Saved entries
▬▬▬▬▬▬
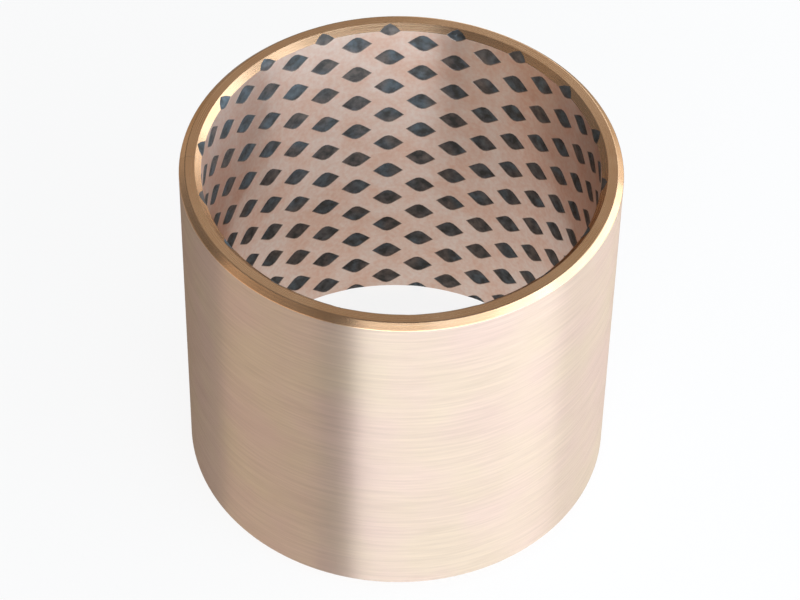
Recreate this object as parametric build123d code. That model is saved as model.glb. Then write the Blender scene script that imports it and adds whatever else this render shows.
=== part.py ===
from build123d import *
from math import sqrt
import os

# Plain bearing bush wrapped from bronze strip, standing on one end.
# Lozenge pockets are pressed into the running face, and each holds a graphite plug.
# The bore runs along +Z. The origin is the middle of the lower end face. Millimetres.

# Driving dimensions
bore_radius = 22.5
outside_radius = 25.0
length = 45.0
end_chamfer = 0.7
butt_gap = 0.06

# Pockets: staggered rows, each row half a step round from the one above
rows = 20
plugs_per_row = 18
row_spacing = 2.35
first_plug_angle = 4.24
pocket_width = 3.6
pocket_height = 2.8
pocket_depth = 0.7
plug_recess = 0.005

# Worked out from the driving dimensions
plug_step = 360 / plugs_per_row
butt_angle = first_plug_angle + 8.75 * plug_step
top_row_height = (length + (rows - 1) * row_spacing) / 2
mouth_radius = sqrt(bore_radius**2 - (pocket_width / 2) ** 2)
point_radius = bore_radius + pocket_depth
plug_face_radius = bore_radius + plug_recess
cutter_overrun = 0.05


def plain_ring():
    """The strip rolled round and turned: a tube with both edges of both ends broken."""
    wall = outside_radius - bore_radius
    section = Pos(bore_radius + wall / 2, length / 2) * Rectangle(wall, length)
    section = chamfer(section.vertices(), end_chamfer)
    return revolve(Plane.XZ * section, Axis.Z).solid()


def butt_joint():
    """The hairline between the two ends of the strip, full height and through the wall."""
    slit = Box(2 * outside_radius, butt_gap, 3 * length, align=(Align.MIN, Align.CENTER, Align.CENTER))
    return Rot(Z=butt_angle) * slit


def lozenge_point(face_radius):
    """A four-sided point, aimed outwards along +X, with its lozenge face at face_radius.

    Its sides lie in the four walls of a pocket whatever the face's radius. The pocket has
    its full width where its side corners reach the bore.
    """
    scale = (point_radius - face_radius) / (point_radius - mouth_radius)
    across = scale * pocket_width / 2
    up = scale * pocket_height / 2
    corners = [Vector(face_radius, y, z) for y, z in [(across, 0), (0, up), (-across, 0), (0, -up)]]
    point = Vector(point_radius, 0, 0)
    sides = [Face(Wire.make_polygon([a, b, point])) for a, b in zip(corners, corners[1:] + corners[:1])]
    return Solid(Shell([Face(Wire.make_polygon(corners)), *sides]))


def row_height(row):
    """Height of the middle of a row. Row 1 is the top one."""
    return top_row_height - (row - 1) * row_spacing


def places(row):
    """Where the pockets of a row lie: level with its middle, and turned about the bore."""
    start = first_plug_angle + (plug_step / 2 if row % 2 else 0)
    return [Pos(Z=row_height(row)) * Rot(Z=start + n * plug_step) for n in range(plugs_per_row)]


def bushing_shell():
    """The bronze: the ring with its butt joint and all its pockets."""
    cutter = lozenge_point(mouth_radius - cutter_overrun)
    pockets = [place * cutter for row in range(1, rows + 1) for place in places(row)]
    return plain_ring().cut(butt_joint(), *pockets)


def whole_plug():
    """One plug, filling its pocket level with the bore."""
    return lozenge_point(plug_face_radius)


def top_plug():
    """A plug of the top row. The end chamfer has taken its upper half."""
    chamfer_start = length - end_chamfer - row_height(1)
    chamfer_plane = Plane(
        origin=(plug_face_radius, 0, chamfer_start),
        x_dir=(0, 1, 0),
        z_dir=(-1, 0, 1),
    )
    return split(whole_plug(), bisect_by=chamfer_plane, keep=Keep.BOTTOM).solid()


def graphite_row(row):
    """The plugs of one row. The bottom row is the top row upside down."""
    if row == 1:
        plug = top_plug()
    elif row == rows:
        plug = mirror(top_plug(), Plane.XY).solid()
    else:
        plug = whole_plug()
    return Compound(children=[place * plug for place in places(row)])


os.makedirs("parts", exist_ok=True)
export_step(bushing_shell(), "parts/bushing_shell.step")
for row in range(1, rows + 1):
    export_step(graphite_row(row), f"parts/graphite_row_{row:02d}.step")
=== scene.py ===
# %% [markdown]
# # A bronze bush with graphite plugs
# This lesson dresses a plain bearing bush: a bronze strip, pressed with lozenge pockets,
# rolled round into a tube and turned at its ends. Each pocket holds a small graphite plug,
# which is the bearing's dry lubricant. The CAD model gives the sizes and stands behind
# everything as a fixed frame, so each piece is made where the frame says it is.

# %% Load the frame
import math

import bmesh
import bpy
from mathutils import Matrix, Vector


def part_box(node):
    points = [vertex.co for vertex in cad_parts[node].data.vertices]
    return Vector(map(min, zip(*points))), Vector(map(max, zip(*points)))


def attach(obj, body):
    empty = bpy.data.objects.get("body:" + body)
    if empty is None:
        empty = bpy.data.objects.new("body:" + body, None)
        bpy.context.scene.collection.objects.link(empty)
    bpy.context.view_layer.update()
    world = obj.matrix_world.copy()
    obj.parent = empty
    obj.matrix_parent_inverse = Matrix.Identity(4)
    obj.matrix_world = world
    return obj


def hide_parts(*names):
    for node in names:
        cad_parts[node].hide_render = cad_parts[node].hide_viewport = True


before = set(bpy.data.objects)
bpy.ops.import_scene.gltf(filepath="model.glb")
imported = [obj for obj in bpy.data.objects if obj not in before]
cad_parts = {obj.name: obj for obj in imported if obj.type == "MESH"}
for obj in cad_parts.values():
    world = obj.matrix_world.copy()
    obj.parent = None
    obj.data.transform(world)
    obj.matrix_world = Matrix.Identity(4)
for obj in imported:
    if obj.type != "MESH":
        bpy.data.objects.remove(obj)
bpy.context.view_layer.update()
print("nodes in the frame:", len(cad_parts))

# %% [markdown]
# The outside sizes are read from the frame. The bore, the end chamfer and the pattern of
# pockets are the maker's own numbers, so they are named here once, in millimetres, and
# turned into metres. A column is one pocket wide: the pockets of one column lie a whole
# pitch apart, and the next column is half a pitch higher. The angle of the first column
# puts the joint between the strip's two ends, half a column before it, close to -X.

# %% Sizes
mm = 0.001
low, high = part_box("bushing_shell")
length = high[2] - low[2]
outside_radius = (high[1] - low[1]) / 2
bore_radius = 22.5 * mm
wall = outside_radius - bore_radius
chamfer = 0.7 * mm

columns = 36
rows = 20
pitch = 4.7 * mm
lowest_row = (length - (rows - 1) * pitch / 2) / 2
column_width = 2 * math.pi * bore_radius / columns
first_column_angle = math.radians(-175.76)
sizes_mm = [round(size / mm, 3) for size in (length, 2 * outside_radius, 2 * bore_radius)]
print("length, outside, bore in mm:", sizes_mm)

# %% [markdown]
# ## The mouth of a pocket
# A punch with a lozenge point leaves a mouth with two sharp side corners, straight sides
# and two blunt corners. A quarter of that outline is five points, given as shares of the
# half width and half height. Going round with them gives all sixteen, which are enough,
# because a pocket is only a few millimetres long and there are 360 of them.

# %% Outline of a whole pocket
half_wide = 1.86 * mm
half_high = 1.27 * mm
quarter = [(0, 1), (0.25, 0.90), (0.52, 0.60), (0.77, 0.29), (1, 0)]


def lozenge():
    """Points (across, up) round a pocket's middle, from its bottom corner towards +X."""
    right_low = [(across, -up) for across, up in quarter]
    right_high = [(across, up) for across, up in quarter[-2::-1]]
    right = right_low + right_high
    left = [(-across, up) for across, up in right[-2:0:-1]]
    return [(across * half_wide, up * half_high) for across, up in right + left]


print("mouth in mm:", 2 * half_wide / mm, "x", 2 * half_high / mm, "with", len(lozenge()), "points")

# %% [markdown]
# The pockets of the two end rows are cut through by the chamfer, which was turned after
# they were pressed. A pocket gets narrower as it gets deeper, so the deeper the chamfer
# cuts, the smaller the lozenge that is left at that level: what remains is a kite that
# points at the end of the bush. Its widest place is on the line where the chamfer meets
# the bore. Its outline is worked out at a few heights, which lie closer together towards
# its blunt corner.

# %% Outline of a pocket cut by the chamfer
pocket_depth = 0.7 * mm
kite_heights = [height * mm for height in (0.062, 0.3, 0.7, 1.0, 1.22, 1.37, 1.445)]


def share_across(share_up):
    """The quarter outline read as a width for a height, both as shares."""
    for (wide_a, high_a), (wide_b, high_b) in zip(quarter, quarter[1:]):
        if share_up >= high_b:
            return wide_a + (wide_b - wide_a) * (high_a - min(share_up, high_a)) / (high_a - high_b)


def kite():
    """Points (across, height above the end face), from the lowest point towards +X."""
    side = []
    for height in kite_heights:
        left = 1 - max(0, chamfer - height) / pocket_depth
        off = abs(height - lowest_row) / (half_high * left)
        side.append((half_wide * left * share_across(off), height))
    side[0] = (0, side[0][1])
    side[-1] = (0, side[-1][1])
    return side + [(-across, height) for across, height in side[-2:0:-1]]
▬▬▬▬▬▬
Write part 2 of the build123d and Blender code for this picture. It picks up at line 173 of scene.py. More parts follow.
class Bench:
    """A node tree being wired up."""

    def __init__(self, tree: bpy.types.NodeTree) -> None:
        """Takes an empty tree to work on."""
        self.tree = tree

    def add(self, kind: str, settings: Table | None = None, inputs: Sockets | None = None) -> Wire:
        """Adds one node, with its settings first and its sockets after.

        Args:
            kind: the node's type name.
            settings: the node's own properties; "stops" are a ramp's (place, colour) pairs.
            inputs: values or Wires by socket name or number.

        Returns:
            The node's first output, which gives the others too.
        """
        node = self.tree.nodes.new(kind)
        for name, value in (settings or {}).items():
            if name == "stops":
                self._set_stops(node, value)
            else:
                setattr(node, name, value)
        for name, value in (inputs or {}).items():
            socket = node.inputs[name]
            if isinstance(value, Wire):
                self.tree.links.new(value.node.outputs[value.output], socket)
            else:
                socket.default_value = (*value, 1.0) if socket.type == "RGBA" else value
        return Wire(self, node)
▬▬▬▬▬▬
*Exercise task:* Above is a listing; print exactly its lines from the one with "return Compound(children=[place *" through the one with "before = set(bpy.data.objects)", and no other lines.

*Problem solution:*
    return Compound(children=[place * plug for place in places(row)])


os.makedirs("parts", exist_ok=True)
export_step(bushing_shell(), "parts/bushing_shell.step")
for row in range(1, rows + 1):
    export_step(graphite_row(row), f"parts/graphite_row_{row:02d}.step")
=== scene.py ===
# %% [markdown]
# # A bronze bush with graphite plugs
# This lesson dresses a plain bearing bush: a bronze strip, pressed with lozenge pockets,
# rolled round into a tube and turned at its ends. Each pocket holds a small graphite plug,
# which is the bearing's dry lubricant. The CAD model gives the sizes and stands behind
# everything as a fixed frame, so each piece is made where the frame says it is.

# %% Load the frame
import math

import bmesh
import bpy
from mathutils import Matrix, Vector


def part_box(node):
    points = [vertex.co for vertex in cad_parts[node].data.vertices]
    return Vector(map(min, zip(*points))), Vector(map(max, zip(*points)))


def attach(obj, body):
    empty = bpy.data.objects.get("body:" + body)
    if empty is None:
        empty = bpy.data.objects.new("body:" + body, None)
        bpy.context.scene.collection.objects.link(empty)
    bpy.context.view_layer.update()
    world = obj.matrix_world.copy()
    obj.parent = empty
    obj.matrix_parent_inverse = Matrix.Identity(4)
    obj.matrix_world = world
    return obj


def hide_parts(*names):
    for node in names:
        cad_parts[node].hide_render = cad_parts[node].hide_viewport = True


before = set(bpy.data.objects)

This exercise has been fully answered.